Midjourney’s vision is ambitious because it aims to make advanced screening dramatically faster, cheaper, and more accessible. Whether this exact technology succeeds or not is almost beside the point.

The larger trend is already underway.

Healthcare is shifting from reactive medicine to preventative medicine.

And just like we’ve seen in AI, robotics, and autonomous systems, investors who identify these trends early could have an opportunity to benefit long before they become mainstream.

From Reactive to Preventative

For decades, healthcare has largely been reactive.

You feel sick. You go to the doctor. You get tested. You get treated.

The next generation of healthcare will be preventative.

Imagine a world where detailed scans become as routine as getting your teeth cleaned. Where subtle changes in muscle mass, organ health, blood flow, and body composition can be tracked over time long before symptoms appear.

That is the vision Midjourney is pursuing.

The company ultimately hopes to deploy tens of thousands of scanners around the world and perform hundreds of millions, if not billions, of scans annually.

Whether Midjourney achieves that goal remains to be seen.

But history tells us something important.

When a new technology makes information dramatically cheaper and easier to obtain, adoption often follows faster than most people expect.

Think about what happened with DNA sequencing.

The cost of sequencing a human genome has collapsed over the last two decades. What was once available only to researchers is now increasingly accessible to consumers.

Medical imaging could be heading down a similar path.

The Supplier Behind the Scanner

Shares of Butterfly Network (BFLY) surged after investors realized the company is supplying key ultrasound-on-chip technology used in the Midjourney Scanner. Midjourney licensed Butterfly’s technology in a deal that included upfront payments, annual licensing fees, and milestone-based compensation.
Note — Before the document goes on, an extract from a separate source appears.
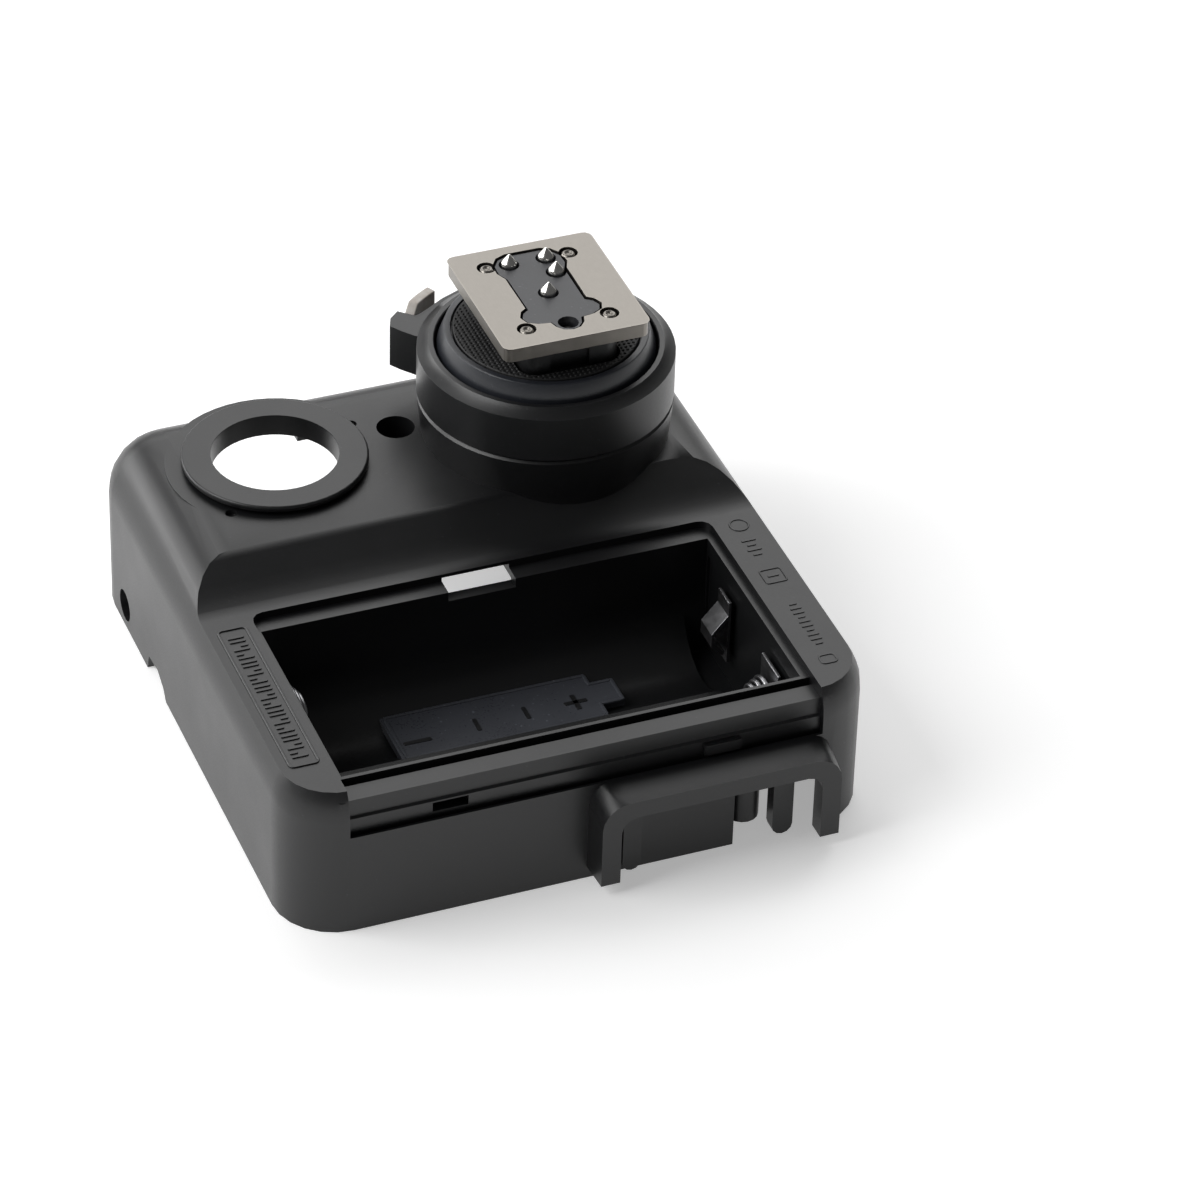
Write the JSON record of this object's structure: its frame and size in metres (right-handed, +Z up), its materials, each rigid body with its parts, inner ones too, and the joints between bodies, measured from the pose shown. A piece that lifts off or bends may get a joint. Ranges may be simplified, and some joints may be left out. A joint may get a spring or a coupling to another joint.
{
  "type": "wireless flash trigger housing",
  "caption": "Lower housing of a wireless flash trigger with battery bay, dial seat and hot-shoe foot with lock ring and sprung contacts.",
  "frame": {"origin": "centre of the footprint on the plane of the open rim it stands on", "axes": "+X along the battery cells towards the shoe foot's side, +Y from the window arch to the rear wall, +Z up to the shoe foot"},
  "size_m": [0.0732, 0.0808, 0.0445],
  "materials": {
    "shell_plastic": "fine moulded texture",
    "ring_plastic": "satin moulded",
    "disc_plastic": "satin moulded",
    "insulator_plastic": "matte moulded",
    "grip_rubber": "dimpled",
    "tab_plastic": "smooth moulded",
    "nickel_plate": "tumbled nickel plate",
    "pin_metal": "turned and plated",
    "spring_steel": "bright wire and strip",
    "board_laminate": "solder mask"
  },
  "bodies": {
    "root": {"bottom_shell": "shell_plastic", "dial_seat_ring": "shell_plastic", "foot_neck": "shell_plastic", "positive_leaf": "spring_steel", "negative_plate": "spring_steel", "bridge_contact": "spring_steel", "front_cell_spring": "spring_steel", "back_cell_spring": "spring_steel", "foot_plate": "nickel_plate", "contact_insulator": "insulator_plastic", "foot_rivet_1": "nickel_plate", "foot_rivet_2": "nickel_plate", "foot_rivet_3": "nickel_plate", "foot_rivet_4": "nickel_plate", "neck_screw_1": "spring_steel", "neck_screw_2": "spring_steel", "neck_screw_3": "spring_steel", "contact_board": "board_laminate", "board_screw_1": "spring_steel", "board_screw_2": "spring_steel", "sync_spring": "spring_steel", "data_spring_1": "spring_steel", "data_spring_2": "spring_steel", "data_spring_3": "spring_steel", "lock_pin_spring": "spring_steel", "ring_clip": "spring_steel"},
    "ring": {"lock_ring": "ring_plastic", "lever_pad": "tab_plastic"},
    "clamp": {"clamp_disc": "disc_plastic", "grip_pad": "grip_rubber"},
    "lock": {"lock_pin": "pin_metal"},
    "sync": {"sync_pin": "pin_metal"},
    "data_1": {"data_pin_1": "pin_metal"},
    "data_2": {"data_pin_2": "pin_metal"},
    "data_3": {"data_pin_3": "pin_metal"}
  },
  "joints": [
    {"name": "lock_ring_turn", "type": "hinge", "parent": "root", "child": "ring", "pos_m": [0.0158, 0.0211, 0.032], "axis": [0, 0, 1], "range_deg": [-75, 0]},
    {"name": "clamp_lift", "type": "slide", "parent": "root", "child": "clamp", "axis": [0, 0, 1], "range_m": [0, 0.0012]},
    {"name": "lock_pin_lift", "type": "slide", "parent": "root", "child": "lock", "axis": [0, 0, 1], "range_m": [0, 0.00185], "deforming": ["lock_pin_spring"]},
    {"name": "sync_contact", "type": "slide", "parent": "root", "child": "sync", "axis": [0, 0, 1], "range_m": [-0.0008, 0], "stiffness_N_per_m": 250, "springref_m": 0.0006, "deforming": ["sync_spring"]},
    {"name": "data_contact_1", "type": "slide", "parent": "root", "child": "data_1", "axis": [0, 0, 1], "range_m": [-0.0008, 0], "stiffness_N_per_m": 250, "springref_m": 0.0006, "deforming": ["data_spring_1"]},
    {"name": "data_contact_2", "type": "slide", "parent": "root", "child": "data_2", "axis": [0, 0, 1], "range_m": [-0.0008, 0], "stiffness_N_per_m": 250, "springref_m": 0.0006, "deforming": ["data_spring_2"]},
    {"name": "data_contact_3", "type": "slide", "parent": "root", "child": "data_3", "axis": [0, 0, 1], "range_m": [-0.0008, 0], "stiffness_N_per_m": 250, "springref_m": 0.0006, "deforming": ["data_spring_3"]}
  ],
  "couplings": [
    {"joint": "clamp_lift", "follows": "lock_ring_turn", "m_per_rad": -0.00084},
    {"joint": "lock_pin_lift", "follows": "lock_ring_turn", "m_per_rad": -0.001298}
  ]
}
This is exactly the type of investment theme I love to uncover.

Most investors focus on the flashy consumer-facing company.

I look for the picks-and-shovels suppliers.

The companies providing the critical technology that enables the entire ecosystem.

It reminds me of what we’ve seen in artificial intelligence.

While everyone talks about ChatGPT, Gemini, or Midjourney, some of the biggest winners have been the companies supplying the chips, networking equipment, power infrastructure, and data center hardware behind the scenes.

Healthcare may be entering a similar phase.

And it extends far beyond Butterfly Network.

Companies focused on early cancer detection, liquid biopsies, AI-powered diagnostics, genomic sequencing, personalized medicine, and preventative testing could be some of the biggest beneficiaries over the next decade.

Of course, there are still questions.

The Skeptic's Case

Many medical experts point out that ultrasound is not a replacement for MRI, CT scans, colonoscopies, or other diagnostic tools. The technology is still early, and regulatory approvals will be required before it can be used broadly for medical diagnosis.

Those concerns are valid.

But investors often make their biggest gains by identifying trends before they become obvious.

And what I see here is not simply a new scanner.

I see another example of AI moving beyond software and entering the physical world.

AI is already transforming how we write, search, create images, generate videos, and develop software.

The next frontier may be helping us better understand the human body itself.

That is a trend worth watching closely.

Because if preventative medicine becomes the standard rather than the exception, the investment opportunities could be enormous.

And as we’ve seen countless times before, the biggest winners are often the companies enabling the revolution before the rest of Wall Street realizes it has begun.